Each painting is given an extensive explanation as to its message. Typically, large shows like this provide the viewer with a long description at the beginning and maybe one at the end but rarely does each painting get such in depth analysis. Many of the paintings deal with social conflict, which of course was the story behind the Emmett Till piece not exhibited here. However, to lean on Gilbert-Rolfe’s citation from above, ”... there is little dialectical contradiction to be seen.” There are no ”bodily surprises.” There is an attempt to express the impact of conflict via a cubistic language that breaks up the picture plane but that is it. Unlike a great artist like De Kooning there is no pushing of cubism into a new territory. Here is a person with no doubt, no second thoughts as to the efficaciousness of her work to convey its intended meaning. The colors are thinly applied with no admixture. The often effaced faces deny the viewer an extra level of meaning that might be grounded in private experience. In one of the explanatory panels, references are made to Gericault’s “Raft of the Medusa”. That painting of course functions on several levels where in fact there are faces that convey the personal horror of it all. Could it be that her view of mankind is so dictated by social media in which the system is so much larger than the individual as to render any part/whole dynamic irrelevant. There is in most every painting a cubistic whole implying a sort of topsy-turvy worldview but the cartoony faces give no inkling of an inner life. I guess I get into murky waters when I fault her for what may be the meaning of the individual faces that sag or are effaced. It is Dasein without the Da. Mediated faces that have lost their immediacy. Is this the message of the show: in our modern world there is “No dialectical contradiction”?
Artists like Ernst Kirchner or Max Beckmann, who seem to be her antecedents, despite the overall cubistic disarray ground their paintings in the here and now. In the case of Kirchner you have the strange colors distorting the faces that provide the shiver of existential angst. In Beckmann the very non-generic faces seem borrowed from the intensely focused portraits of August Sanders. In Schutz I see this lack of grounding in specificity as either a cognitive defect or the outcome of contemporary fatuousness that gets its sense of the real from Facebook.

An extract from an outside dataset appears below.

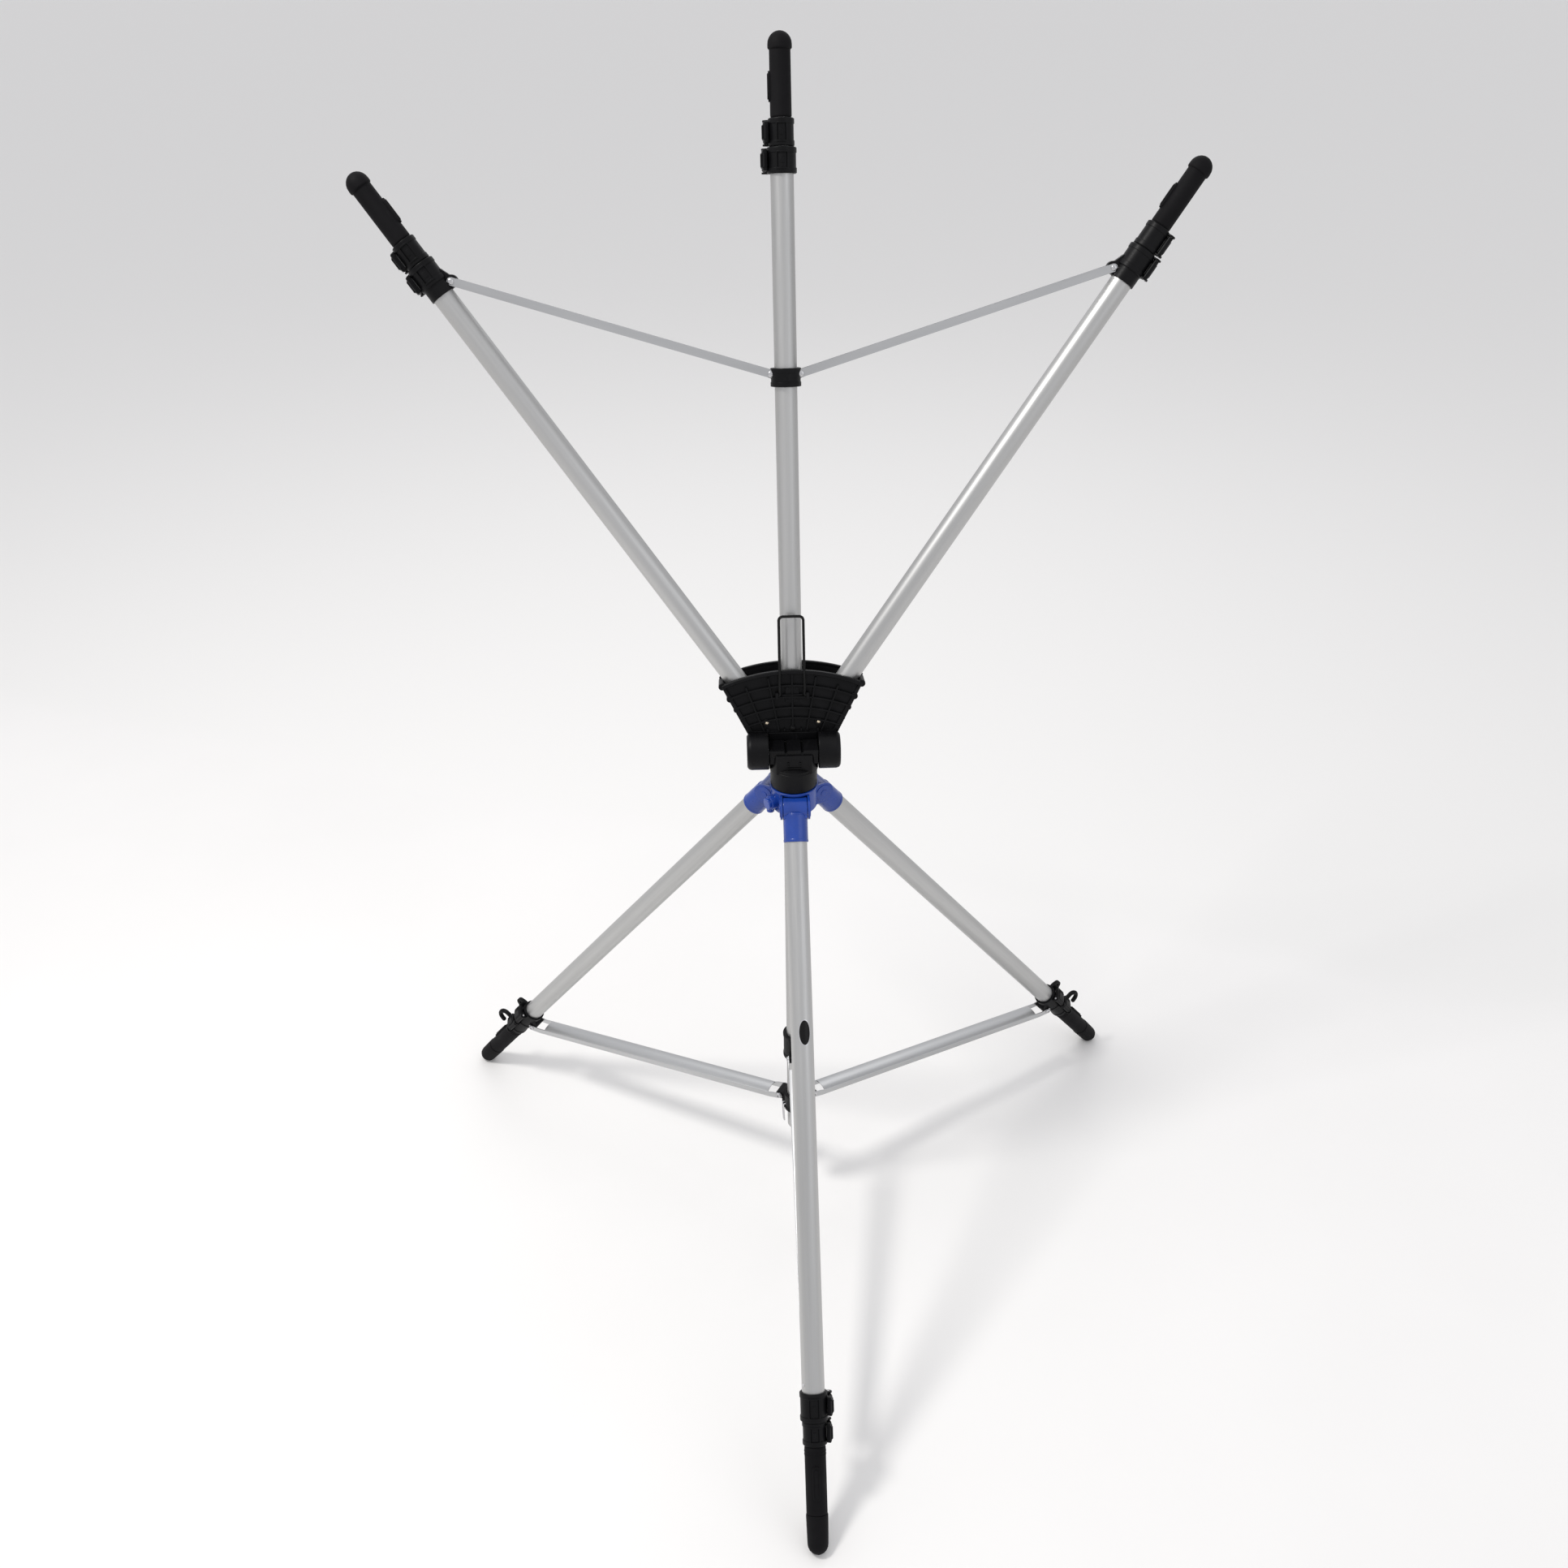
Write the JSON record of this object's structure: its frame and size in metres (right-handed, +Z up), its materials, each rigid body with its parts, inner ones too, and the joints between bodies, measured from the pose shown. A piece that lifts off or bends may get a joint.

Schutz is the “readable part of the system and causes no bodily surprise.” One might think that painting would retain its role in society as a locus of intense emotional and metaphysical surprises that still matter to the individual in a society where we all in some way have a role of supporting highly efficient social functioning. But in this show the emptiness of social functioning has leaked its way into the consciousness of Schutz. No wonder the Black community protested her use of the photo of Emmett Till. Here was in an iconic image of an event that represents the Black’s struggle against the violence of Jim Crow and in no way could be dealt with effectively with the squishy visual language of Dana Schutz.